Pharmaceutical Products: Rituals, Regulations, and the Illusion of Science

Most people assume that if there is a problem with drug quality, it must be a manufacturing issue, a company issue, or a regulatory oversight issue. Recently, I watched a clip from a Senate hearing on the quality of generic drugs (link), and the discussion gave the impression that lawmakers had “just” discovered an anomaly that needed to be investigated and fixed. But this is not an anomaly. This is not new. This is the predictable result of a system that replaced real science with rituals, regulations, and the illusion of science.

Drug products are not medical concepts. They are chemical products. Their identity, purity, strength, stability, and quality are chemical properties. Therefore, drug quality is a chemistry problem. Medicine is about diagnosing illness and prescribing drugs, not about defining chemical quality, developing analytical methods, or setting manufacturing standards. Those are scientific responsibilities, not medical ones.

Over time, however, the pharmaceutical field became dominated by medical thinking and regulatory procedures rather than by true scientific principles. The language of science is used everywhere — “medical science,” “pharmaceutical science,” “evidence-based,” “scientifically proven” — but the actual practice often does not follow the basic principles of science, particularly chemistry. What we see instead is a system of procedures, guidelines, and regulatory rituals that appear scientific and sound scientific, but are often not grounded in solid scientific foundations.

True science requires clear definitions, well-characterized materials, validated analytical methods, and standards based on measurable and reproducible properties. In chemistry, you must know what a substance is, be able to measure it accurately, and reproduce the results. Without these, you do not have science. You have assumptions and administrative procedures.

This is the core of the problem. We have created a system in which drug quality is defined by whether a company followed regulatory procedures and passed predefined tests, rather than by whether the product was truly understood and evaluated using sound scientific principles. In other words, compliance with procedure has gradually replaced scientific understanding. The ritual became more important than the science.

I have worked in this area for over forty years and have seen this problem develop step by step. Many times, I pointed out that the standards and tests being used were not always scientifically sound, and that we were moving away from real science and toward what I call ritual science—a system in which, as long as the ritual is performed correctly, the product is considered acceptable. These concerns were often dismissed by saying that this is “test tube science” and not relevant to complex biology or patients. But this argument misses the point completely. Before a drug can ever help a patient, it must first be a properly defined and properly tested chemical product. If the chemistry is wrong, nothing else can fix that.

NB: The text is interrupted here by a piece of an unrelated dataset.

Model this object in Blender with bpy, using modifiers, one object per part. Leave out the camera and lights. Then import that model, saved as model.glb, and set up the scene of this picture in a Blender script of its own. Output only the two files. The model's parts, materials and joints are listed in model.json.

The irony is that the system that replaced real science with rituals and regulations is now surprised that the products made under those rituals and regulations are of poor quality. Lawmakers hold hearings. Regulators issue warnings. Industry is blamed. But in reality, the industry is doing what the regulations require. If the standards are wrong, the outcome will be wrong. You cannot produce high-quality products using poor scientific standards.

I have explained this issue in much greater detail in my book Not Science. Not Scientists. (link) and on my blog (Bioanalyticx.com, link), where I discuss how the term “science” is often used in medicine and pharmaceuticals without the full application of the scientific principles and procedures as understood in chemistry and physical sciences. I also explain how regulatory standards are developed, how they become accepted over time, and how difficult it becomes to question them once they are institutionalized. Anyone who wants to understand why drug quality problems keep recurring should look at the science behind the standards, not just the manufacturing behind the products.

The solution to this problem is actually simple, but not easy. Bring real science back into the system. Let chemistry experts and analytical scientists define drug quality and manufacturing standards using real scientific principles. Let physicians do what they are trained to do — diagnose illness and prescribe treatments. They are not trained in analytical chemistry, pharmaceutical manufacturing, or quality assessment, and they should not be setting scientific standards in those areas.

In the end, the problem we are seeing today is not really a drug problem, a generic drug problem, or an inspection problem. It is a science problem. When procedures replace science, when checklists replace understanding, and when authority replaces evidence, the result is exactly what we are seeing now: rituals, regulations, and the illusion of science. Until real science returns to the foundation of pharmaceutical quality, these problems will not disappear, no matter how many hearings are held or how many new regulations are written.